As a German public university, HHU receives funding from the Land of North Rhine-Westphalia and therefore does not charge tuition fees. However, a service charge of currently about 230 Euros per semester (winter semester 2012/13) has become necessary to cover the expenses of the AStA, of student services such as housing and canteen organisation (Studentenwerk), and the semester ticket for free rides on all local trains and buses.
Various scholarships are available to cover specific student expenses and/or needs. For example, there are bursary programmes to cover living costs, facilitate stays abroad, or to finish one's final thesis.
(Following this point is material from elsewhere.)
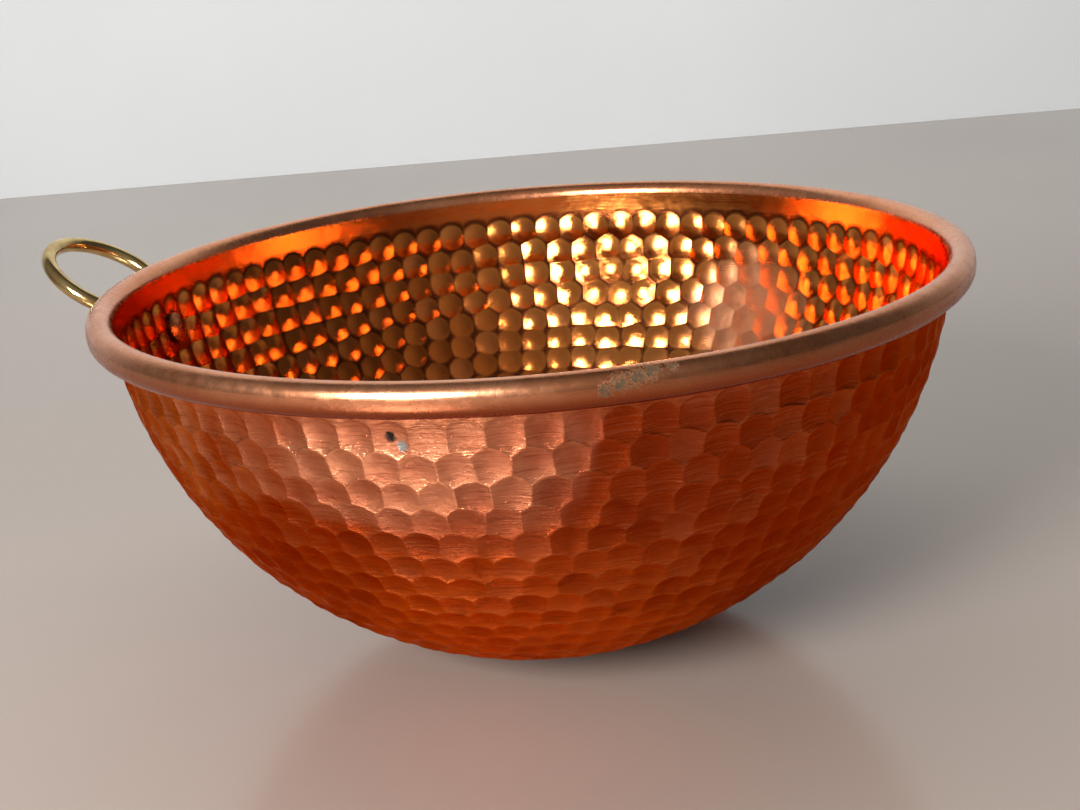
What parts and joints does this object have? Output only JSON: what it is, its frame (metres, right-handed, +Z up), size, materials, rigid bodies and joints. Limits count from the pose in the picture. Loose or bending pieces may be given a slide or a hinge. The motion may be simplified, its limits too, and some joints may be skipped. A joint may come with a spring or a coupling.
{
  "type": "copper beating bowl",
  "caption": "Hammered round-bottomed copper bowl with a rolled, wired rim and a fixed brass ring handle for holding or hanging it.",
  "frame": {"origin": "middle of the small flat that the bowl rests on, on the bowl's own axis", "axes": "+Z up along the bowl's axis, -X towards the ring handle, +Y across the handle"},
  "size_m": [0.2901, 0.26, 0.1274],
  "materials": {
    "copper_sheet": "hammered and polished copper",
    "steel_wire": "drawn wire, sealed inside the rim",
    "cast_brass": "polished",
    "copper_rivet": "darkened copper"
  },
  "bodies": {
    "root": {"bowl_shell": "copper_sheet", "rim_wire": "steel_wire", "ring_handle": "cast_brass", "handle_rivet": "copper_rivet"}
  },
  "joints": []
}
Within the National Scholarship Programme at German universities, for example, HHU currently ranks among the top 5 providers of scholarships.

==Notable alumni==
- Patty Gurdy (born 1997), hurdy-gurdy musician, singer, songwriter, and YouTuber
- Moritz Körner (born 1990), politician of the Free Democratic Party, Member of the European Parliament
- Johann-Mattis List (born 1981), scientist
- Heino Meyer-Bahlburg (born 1940), psychologist
- Peter Philipp (1971–2014), writer and comedian
- Bernhard Sabel (born 1957), neuropsychologist and brain researcher
- Monika S. Schmid (born 1967), linguist
- Günter Theißen (born 1962), geneticist
- Larisa Velić (born 1973), Judge of the Constitutional Court of Bosnia and Herzegovina

== Rankings ==

According to the 2024 QS World University Rankings, the university ranks in the 801–850 tier globally, placing it 43rd nationally. In the 2024 THE World University Rankings, it is ranked in the 251–300 range internationally, positioning it between 25th and 31st within the nation. Further, the 2023 ARWU World University Rankings places the university within the 301–400 global bracket, translating to a national ranking between 20th and 24th.